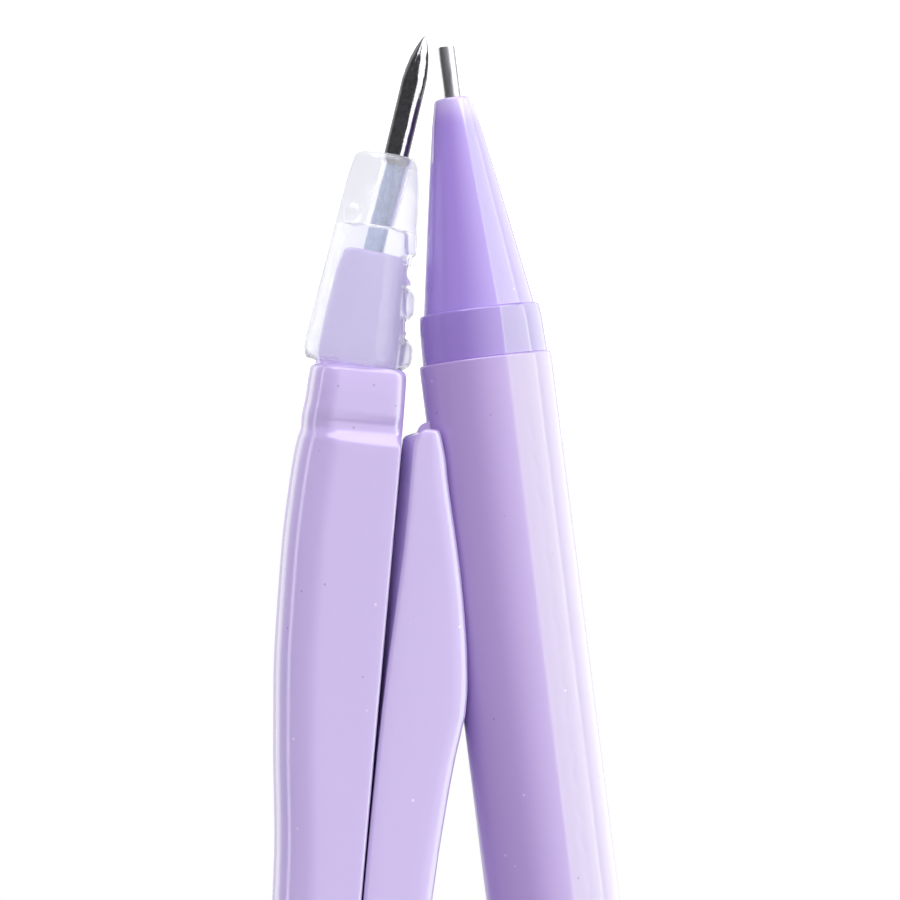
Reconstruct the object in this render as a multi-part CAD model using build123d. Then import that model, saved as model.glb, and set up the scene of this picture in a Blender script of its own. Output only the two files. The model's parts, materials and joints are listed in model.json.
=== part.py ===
from build123d import *
import os
from math import acos, cos, pi, radians, sin, tan

os.makedirs("parts", exist_ok=True)

# Drawing compass, closed, points down. Millimetres.
# The origin is the needle point. +Z runs up along the compass, the legs lie in the XZ plane,
# the needle leg is on the +X side, the pencil leg on the -X side, and -Y is the front.

# ---- driving dimensions: whole compass -------------------------------------------------
CENTRE_X = -1.02            # plane between the closed legs
HINGE_Z = 109.0             # height of both leg hinges above the needle point
HINGE_OFFSET = 5.2          # hinge to centre plane, which is also the gear pitch radius
LEG_HALF_DEPTH = 3.5        # legs, in Y
EYE_HALF_DEPTH = 3.0        # hinge eyes, in Y
LEG_TOP_Z = 103.5           # where a leg meets its hinge eye
RUNNING = 0.05              # radial clearance of a pin that turns or slides

# ---- driving dimensions: needle side ----------------------------------------------------
NEEDLE_LEAN = 8.4           # degrees, point towards the pencil
NEEDLE_R = 0.80
SHANK_R = 1.00
NEEDLE_SHOULDER = 8.6
NEEDLE_LENGTH = 22.0
HOLDER_LEAN = 3.3           # degrees
HOLDER_X = 1.29             # where the holder's axis meets Z = 0
HOLDER_LOW, HOLDER_HIGH = 7.9, 21.6
HOLDER_WALL = 0.75
HOLDER_LEDGE = 12.7         # top of the solid nose of the holder, along its axis
PLUG_LOW = 14.3
NEEDLE_INNER_X = -0.93      # flat inner face of the needle leg
WINDOWS = ((14.6, 16.3), (18.3, 19.6))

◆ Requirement
Give back all the data exactly as written.

◆ Task solution
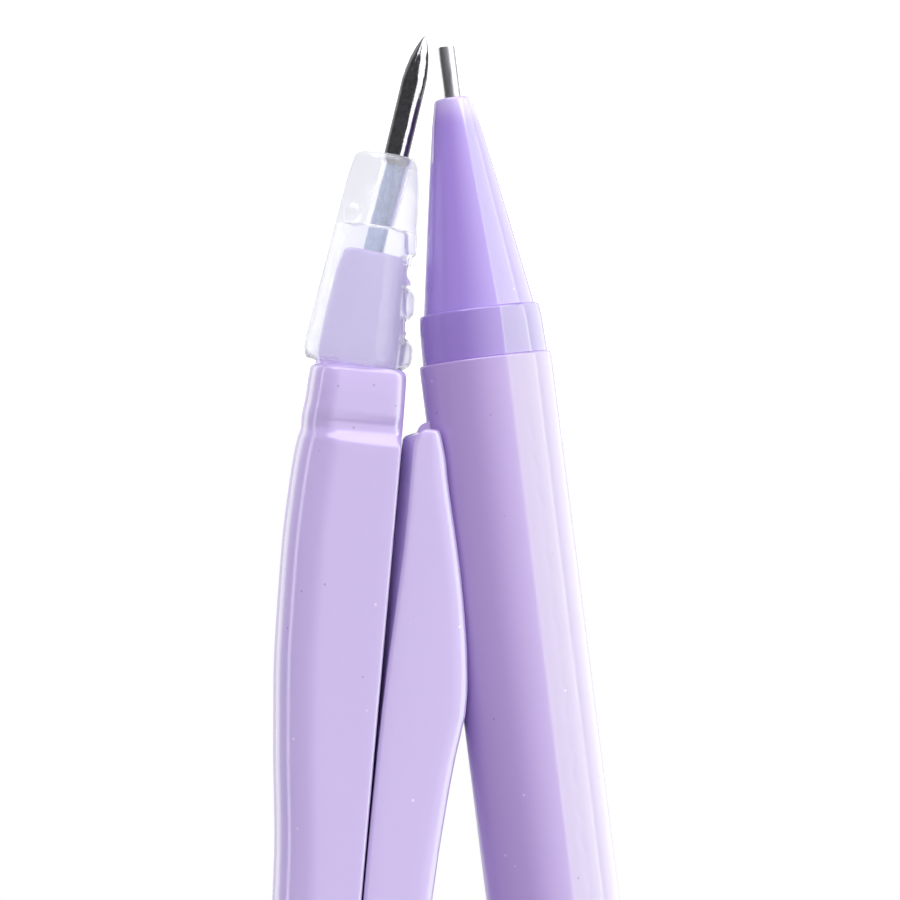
Reconstruct the object in this render as a multi-part CAD model using build123d. Then import that model, saved as model.glb, and set up the scene of this picture in a Blender script of its own. Output only the two files. The model's parts, materials and joints are listed in model.json.
=== part.py ===
from build123d import *
import os
from math import acos, cos, pi, radians, sin, tan

os.makedirs("parts", exist_ok=True)

# Drawing compass, closed, points down. Millimetres.
# The origin is the needle point. +Z runs up along the compass, the legs lie in the XZ plane,
# the needle leg is on the +X side, the pencil leg on the -X side, and -Y is the front.

# ---- driving dimensions: whole compass -------------------------------------------------
CENTRE_X = -1.02            # plane between the closed legs
HINGE_Z = 109.0             # height of both leg hinges above the needle point
HINGE_OFFSET = 5.2          # hinge to centre plane, which is also the gear pitch radius
LEG_HALF_DEPTH = 3.5        # legs, in Y
EYE_HALF_DEPTH = 3.0        # hinge eyes, in Y
LEG_TOP_Z = 103.5           # where a leg meets its hinge eye
RUNNING = 0.05              # radial clearance of a pin that turns or slides

# ---- driving dimensions: needle side ----------------------------------------------------
NEEDLE_LEAN = 8.4           # degrees, point towards the pencil
NEEDLE_R = 0.80
SHANK_R = 1.00
NEEDLE_SHOULDER = 8.6
NEEDLE_LENGTH = 22.0
HOLDER_LEAN = 3.3           # degrees
HOLDER_X = 1.29             # where the holder's axis meets Z = 0
HOLDER_LOW, HOLDER_HIGH = 7.9, 21.6
HOLDER_WALL = 0.75
HOLDER_LEDGE = 12.7         # top of the solid nose of the holder, along its axis
PLUG_LOW = 14.3
NEEDLE_INNER_X = -0.93      # flat inner face of the needle leg
WINDOWS = ((14.6, 16.3), (18.3, 19.6))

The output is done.